Angry Birds Star Wars Ranks

Having built Angry Birds Space, the franchise was now ready for its next partnership. A different game mechanism meant the franchise could clone Space without hurting the original title or Rio. Released in July of 2012, Angry Birds Star Wars also climbed the Games charts quickly, and like the original partnership, the title claimed a spot in the top 50 for more than a year, a commendable period of time.

And then Transformers

Angry Birds Transformers

We can see a clear pattern here, new gameplay → new partnership. The third installment, and the last partnership so far, is Angry Birds Transformers, a side-scrolling game released in the summer of 2013. Maybe it’s the common gameplay or that unlike with Angry Birds Star Wars, here Rovio introduced both new gameplay and a sponsored theme at the same time, but as you can see from its ranks, Angry Birds Transformers just wasn’t well received, opening in the top 10 but dropping below top 50 within the first few days.

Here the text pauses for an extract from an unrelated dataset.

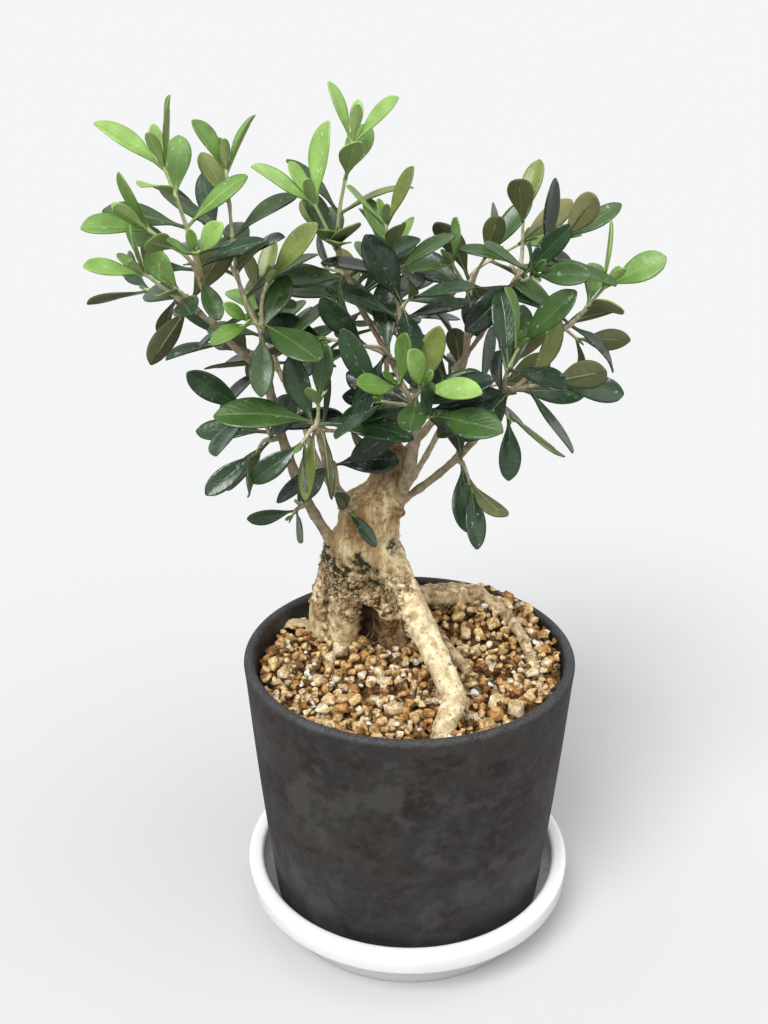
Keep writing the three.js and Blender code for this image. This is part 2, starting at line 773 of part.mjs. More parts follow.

With all three partnerships we can see a similar trend: every time a new app was released, the original Angry Birds gained a rank boost.

Takeaways

We believe developers and marketers can learn a great deal from Rovio’s success. Here are four takeaways we think will help most developers, regardless of the type of app or game they’re building:

  1. Releasing in smaller markets tends to be easier and can create a strong foundation for moving into larger markets.
  2. Users like consistency, so when you make a big change, making it very clear will go a long way to reducing frustration and negative app store reviews/ratings.
  3. Growing your portfolio around a single selling point enables experimenting with new concepts without hurting your main app. It may not work right out of the gate, but don’t let that stop you!
  4. Partnerships are a great way to get consistent exposure. While major film studios aren’t easy to come by, look for a smaller company or service provider that has a product or a service that can benefit from your app and partner with them.